There is so much absolutely fascinating information I could find about the destruction these caused, that I don't think I will have much need to share anything other than the stuff about the locust.


Their swarms would darken the sky, blotting out the sun for 5 days. They were mentioned by Laura Ingalls in one of her books. "The cloud was grasshoppers. Their bodies hid the sun and made darkness" and then they essentially ate all the wheat. The swarms caused over $200,000,000.00 damage in just about 4 years in the 1800's...and I think that is what it was worth then, which would mean it was over $4,200,000,000.00 in damage now. The biggest swarm covered an area the size of California! They didn't just eat crops either, they would eat almost anything organic...though sometimes for some reason they would leave pea plants alone. They would eat leather, wool still on the sheep, and even clothes while people were wearing them. Farmers would cover their crops with fabric, and they would just eat through it. Farmers would surround their fields with smoky fires and the grasshoppers would land on them in large enough numbers that they would put the fires out and still the majority of the swarm would be alive to eat everything. They ate a 15 acre field of crops in just 3 hours according to some accounts.
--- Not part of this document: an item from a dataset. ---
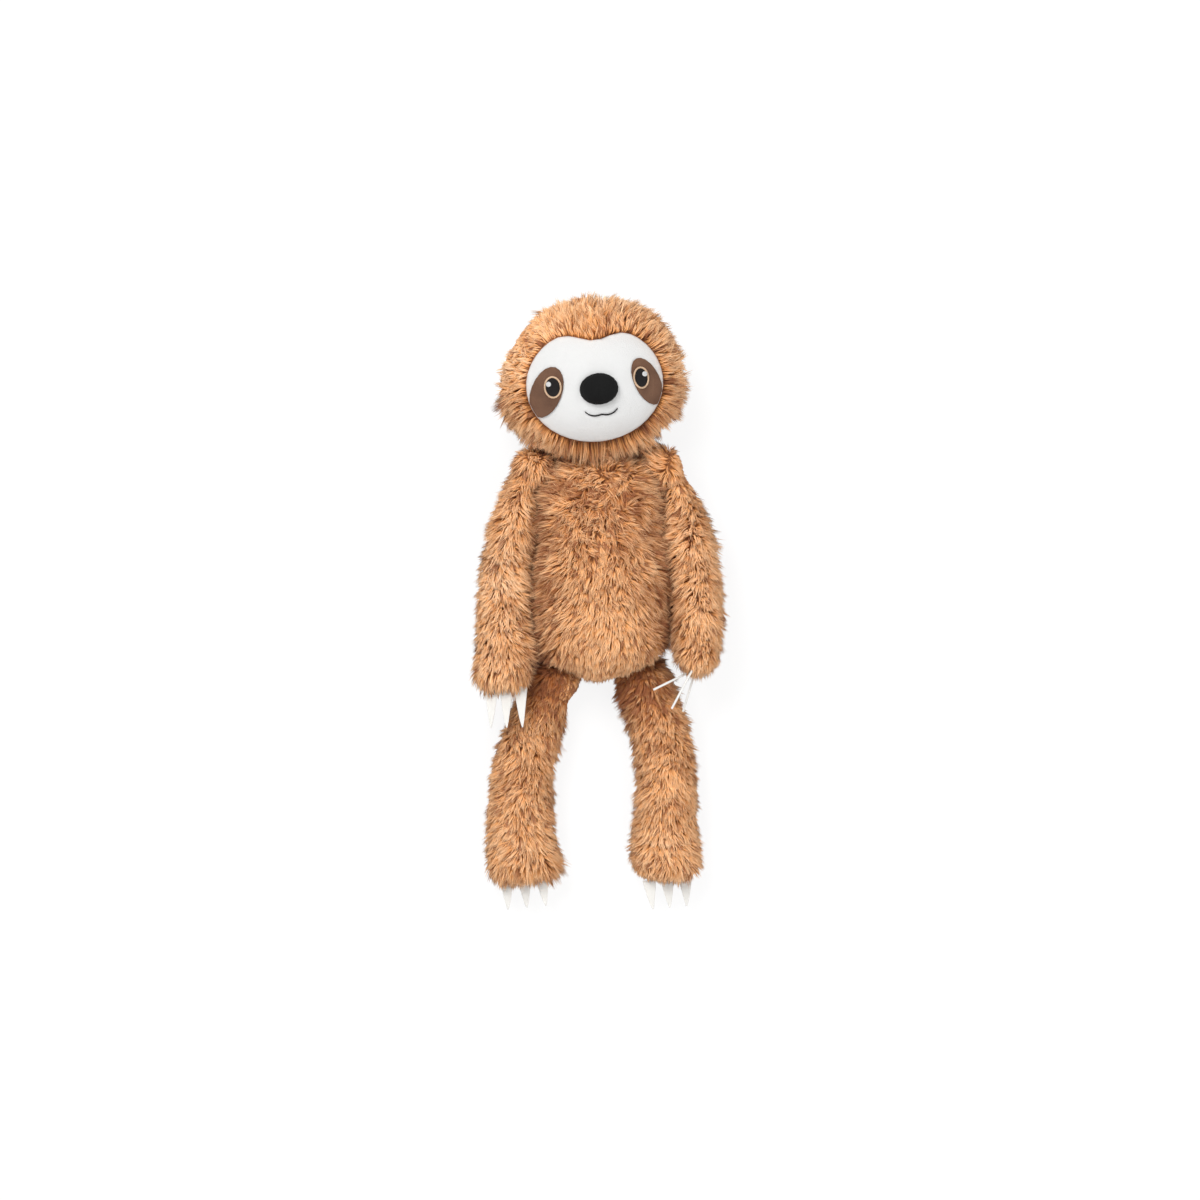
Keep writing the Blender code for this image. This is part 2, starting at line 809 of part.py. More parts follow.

They even made trains have to stop because so many squished ones made the trains unable to get any traction on the rails. Some people started eating the grasshoppers because really, there was nothing else. Some people did end up starving though too unfortunately. The Locust came in waves, they'd be there, then would go away for maybe 9 years and not be a problem. Then, in less than 20 years, they were completely gone. It was 1902 when the last one was seen alive. Scientists don't actually know why they went extinct.